Baan Suan Hotels -- Multi-Source Property Performance Analysis
Project
You are analyzing guest experience and property performance for Somchai Rattanapong, Director of Operations at Baan Suan Hotels. Baan Suan operates five boutique properties across Thailand: Koh Samui (beach resort), Krabi (beach resort), Bangkok (city hotel), Chiang Mai (cultural property), and Khao Yai (nature retreat).
What you are building
A findings report for the board that combines three data sources (bookings, reviews, revenue), determines which property differences in guest satisfaction are real vs noise, identifies what drives satisfaction, and presents the results in board-ready language.
Tech stack
- Python 3.11+ (conda "ds" environment)
- Jupyter Notebook
- pandas
- DuckDB (SQL-based multi-source analysis)
- scikit-learn (Ridge, Lasso, cross_val_score)
- scipy (statistical tests, assumption checking)
- matplotlib / seaborn
- Claude Code
- Git / GitHub
Data sources
- materials/bookings.csv -- reservation data (dates in DD/MM/YYYY, ~5,400 rows)

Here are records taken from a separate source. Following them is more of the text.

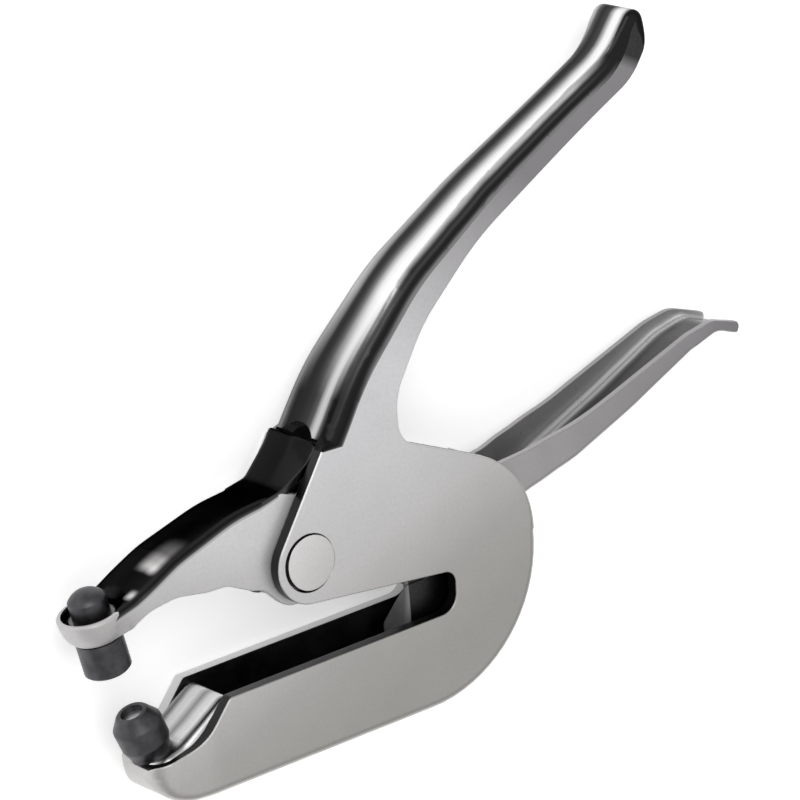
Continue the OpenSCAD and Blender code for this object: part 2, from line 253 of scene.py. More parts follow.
# ---------------------------------------------------------------- materials
class Nodes:
    """Short names for building one node material."""
    GRAIN_SCALE, GRAIN_HEIGHT = 2500, 0.000004
    SOFTENED = 0.0003           # radius by which every edge's shading is rounded

    def __init__(self, name):
        self.mat = bpy.data.materials.new(name)
        self.mat.use_nodes = True
        self.tree = self.mat.node_tree
        self.bsdf = self.tree.nodes["Principled BSDF"]
        self.coord = self.add("ShaderNodeTexCoord").outputs["Object"]

    def add(self, kind, **values):
        node = self.tree.nodes.new(kind)
        for key, value in values.items():
            setattr(node, key, value)
        return node

    def link(self, a, b):
        self.tree.links.new(a, b)
        return b

    def noise(self, scale, detail=3.0, stretch=(1, 1, 1)):
        mapping = self.add("ShaderNodeMapping")
        mapping.inputs["Scale"].default_value = stretch
        self.link(self.coord, mapping.inputs["Vector"])
        node = self.add("ShaderNodeTexNoise")
        node.inputs["Scale"].default_value = scale
        node.inputs["Detail"].default_value = detail
        node.inputs["Roughness"].default_value = 0.55
        self.link(mapping.outputs["Vector"], node.inputs["Vector"])
        return node.outputs["Fac"]

    def ramp(self, fac, stops, mode="LINEAR"):
        node = self.add("ShaderNodeValToRGB")
        node.color_ramp.interpolation = mode
        elements = node.color_ramp.elements
        while len(elements) > 1:
            elements.remove(elements[-1])
        for i, (pos, col) in enumerate(stops):
            e = elements[0] if i == 0 else elements.new(pos)
            e.position = pos
            e.color = (*col, 1) if hasattr(col, "__len__") else (col, col, col, 1)
        self.link(fac, node.inputs["Fac"])
        return node.outputs["Color"]

    def remap(self, value, a, b, c, d):
        node = self.add("ShaderNodeMapRange")
        for key, v in zip(("From Min", "From Max", "To Min", "To Max"), (a, b, c, d)):
            node.inputs[key].default_value = v
        self.link(value, node.inputs["Value"])
        return node.outputs["Result"]

    def mix(self, fac, a, b):
        node = self.add("ShaderNodeMix", data_type="RGBA")
        for value, socket in ((fac, node.inputs[0]), (a, node.inputs[6]), (b, node.inputs[7])):
            if hasattr(value, "is_output"):
                self.link(value, socket)
            elif hasattr(value, "__len__"):
                socket.default_value = (*value, 1)
            else:
                socket.default_value = value
        return node.outputs[2]

    def math(self, op, a, b=0.0):
        node = self.add("ShaderNodeMath", operation=op)
        for value, socket in ((a, node.inputs[0]), (b, node.inputs[1])):
            if hasattr(value, "is_output"):
                self.link(value, socket)
            else:
                socket.default_value = value
        return node.outputs[0]

    def along(self, direction, start, end):
        """0 at start and 1 at end millimetres along a direction of the CAD frame."""
        node = self.add("ShaderNodeVectorMath", operation="DOT_PRODUCT")
        node.inputs[1].default_value = Vector(direction).normalized()
        self.link(self.coord, node.inputs[0])
        return self.remap(node.outputs["Value"], start / 1000, end / 1000, 0, 1)

    def attribute(self, name):
        return self.add("ShaderNodeAttribute", attribute_name=name).outputs["Fac"]

    def metal(self, colour, rough, metallic=1.0, edge=1.0):
        """Finishes the material; edge below 1 darkens the reflections at a grazing angle."""
        b = self.bsdf
        b.inputs["Metallic"].default_value = metallic
        b.inputs["Specular Tint"].default_value = (edge, edge, edge, 1)
        self.link(colour, b.inputs["Base Color"])
        self.link(rough, b.inputs["Roughness"])
        bump = self.add("ShaderNodeBump")
        bump.inputs["Strength"].default_value = 0.5
        bump.inputs["Distance"].default_value = self.GRAIN_HEIGHT
        self.link(self.noise(self.GRAIN_SCALE, 2), bump.inputs["Height"])
        bevel = self.add("ShaderNodeBevel", samples=4)
        bevel.inputs["Radius"].default_value = self.SOFTENED
        self.link(bevel.outputs["Normal"], bump.inputs["Normal"])
        self.link(bump.outputs["Normal"], b.inputs["Normal"])
        return self.mat


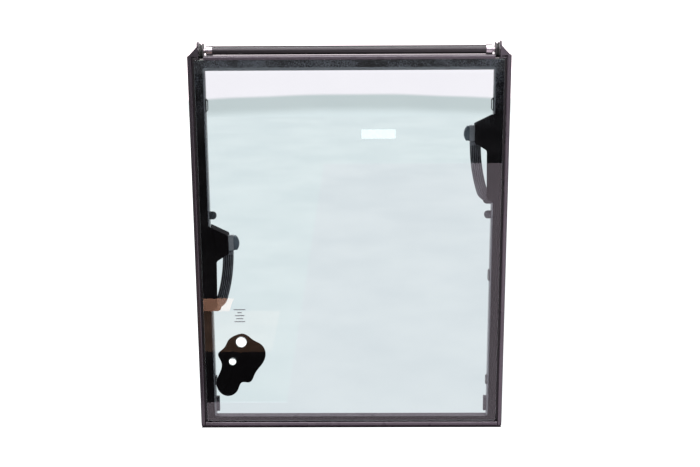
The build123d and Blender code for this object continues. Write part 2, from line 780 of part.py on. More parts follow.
with BuildPart() as shoe_screw:
    for screw_z in shoe_screw_heights:
        rod_y(screw_x, (rear - screw_reach, shoe_seat), screw_z, screw_radius)
        rod_y(screw_x, (shoe_seat, shoe_seat + screw_head_height), screw_z, screw_head_radius)
write_both(shoe_screw, "shoe_screws")


def strap_clip(low, length, stand):
    """Flat strap bent to a shallow loop on the stile's inner face."""
    high = low + length
    with BuildPart() as clip:
        with BuildSketch(wall_plane(stile_mid_y - clip_width / 2)):
            with BuildLine():
                Polyline(
                    (stile_inner, low),
                    (stile_inner - stand, low + stand),
                    (stile_inner - stand, high - stand),
                    (stile_inner, high),
                    close=True,
                )
            make_face()
            offset(amount=-clip_thickness, mode=Mode.SUBTRACT)
        extrude(amount=-clip_width)
    return clip


write_pair(strap_clip(sash_height - upper_clip_drop, upper_clip_length, upper_clip_stand), "upper_clip")
write_pair(strap_clip(lower_clip_height, lower_clip_length, low_clip_stand), "lower_clip")
write(strap_clip(sash_height - middle_clip_drop, middle_clip_length, low_clip_stand), "middle_clip")
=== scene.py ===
import json
from math import asin, cos, degrees, pi, radians, sin

import bmesh
import bpy
from mathutils import Matrix, Vector

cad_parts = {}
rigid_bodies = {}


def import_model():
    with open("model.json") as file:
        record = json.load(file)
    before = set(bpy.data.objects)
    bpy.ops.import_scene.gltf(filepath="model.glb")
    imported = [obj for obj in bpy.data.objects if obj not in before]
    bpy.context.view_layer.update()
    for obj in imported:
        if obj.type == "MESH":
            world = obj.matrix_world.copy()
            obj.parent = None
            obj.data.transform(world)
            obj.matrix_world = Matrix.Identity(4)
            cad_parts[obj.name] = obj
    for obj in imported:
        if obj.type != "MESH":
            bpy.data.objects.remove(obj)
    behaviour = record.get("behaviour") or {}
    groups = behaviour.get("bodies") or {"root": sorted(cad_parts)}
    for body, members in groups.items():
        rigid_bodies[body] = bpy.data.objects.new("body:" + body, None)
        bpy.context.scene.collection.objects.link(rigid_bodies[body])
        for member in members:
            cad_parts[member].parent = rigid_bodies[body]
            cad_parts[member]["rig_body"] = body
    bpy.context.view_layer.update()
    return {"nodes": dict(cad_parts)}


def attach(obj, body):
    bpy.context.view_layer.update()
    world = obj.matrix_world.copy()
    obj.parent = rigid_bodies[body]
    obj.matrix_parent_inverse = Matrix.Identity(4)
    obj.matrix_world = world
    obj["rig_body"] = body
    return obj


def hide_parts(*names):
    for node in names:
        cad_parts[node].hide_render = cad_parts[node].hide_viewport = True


# Looks of a lift-up cab window: painted frame, bonded glass, roller tube and two grab handles.
# Shapes are drawn in millimetres in the CAD model's frame and scaled to metres when they are done.

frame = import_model()
SCENE = bpy.context.scene

MM = 0.001

# Sizes that the added pieces share with the CAD model, in millimetres
HANDLE_Z = 853.0
STAGGER = 316.0
STILE_INNER = 396.0
STILE_MID_Y = 6.0
FRAME_REAR = 19.0
AXLE_Z = 1092.5
GRIP_TOP = Vector((353.0, 52.0, 826.0))
GRIP_LONG_R = 462.0
GRIP_LONG_TURN = degrees(asin(137.0 / 462.0))
GRIP_END_R = 24.0
GRIP_END_TURN = 60.0 - GRIP_LONG_TURN
PIVOT = Vector((408.0, 57.0, 853.0))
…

- materials/reviews.csv -- guest satisfaction scores from TripAdvisor and Booking.com (dates in MM/DD/YYYY, ~3,200 rows)
- materials/revenue.csv -- monthly revenue reports per property (90 rows)
- Data dictionaries: materials/bookings-dictionary.md, materials/reviews-dictionary.md, materials/revenue-dictionary.md
Key materials
- materials/client-email.md -- Somchai's initial email with requirements
- materials/methodology-memo-template.md -- template the student fills progressively
Tickets
- T1: Profile all three datasets independently (shape, types, nulls, date formats)
- T2: Join sources -- resolve date format discrepancy (DD/MM vs MM/DD), standardize revenue categories, verify row counts
- T3: Inferential analysis -- assumption checking, ANOVA or Kruskal-Wallis, effect sizes, pairwise comparisons with correction, interaction effects
- T4: Prediction model -- feature selection, regularization (Ridge/Lasso), cross-validation with std, feature importance
- T5: Cross-model review -- second AI reviews methodology memo with fresh context
- T6: Board findings report -- translate statistical results to business language, address all four requirements
- T7: Deliver to Somchai, handle scope extension, write decision record, push to GitHub
Verification guidance
- Check row counts before and after every join
- Check date formats match across sources before joining
- Run assumption checks (normality, homoscedasticity) before statistical tests
- Report effect sizes alongside p-values
- Apply multiple comparison corrections for pairwise tests
- Report cross-validation mean AND standard deviation
- No leaky features in prediction model
Commit convention
Commit after completing each ticket. Use descriptive messages that explain what analytical work was done, not just what files changed.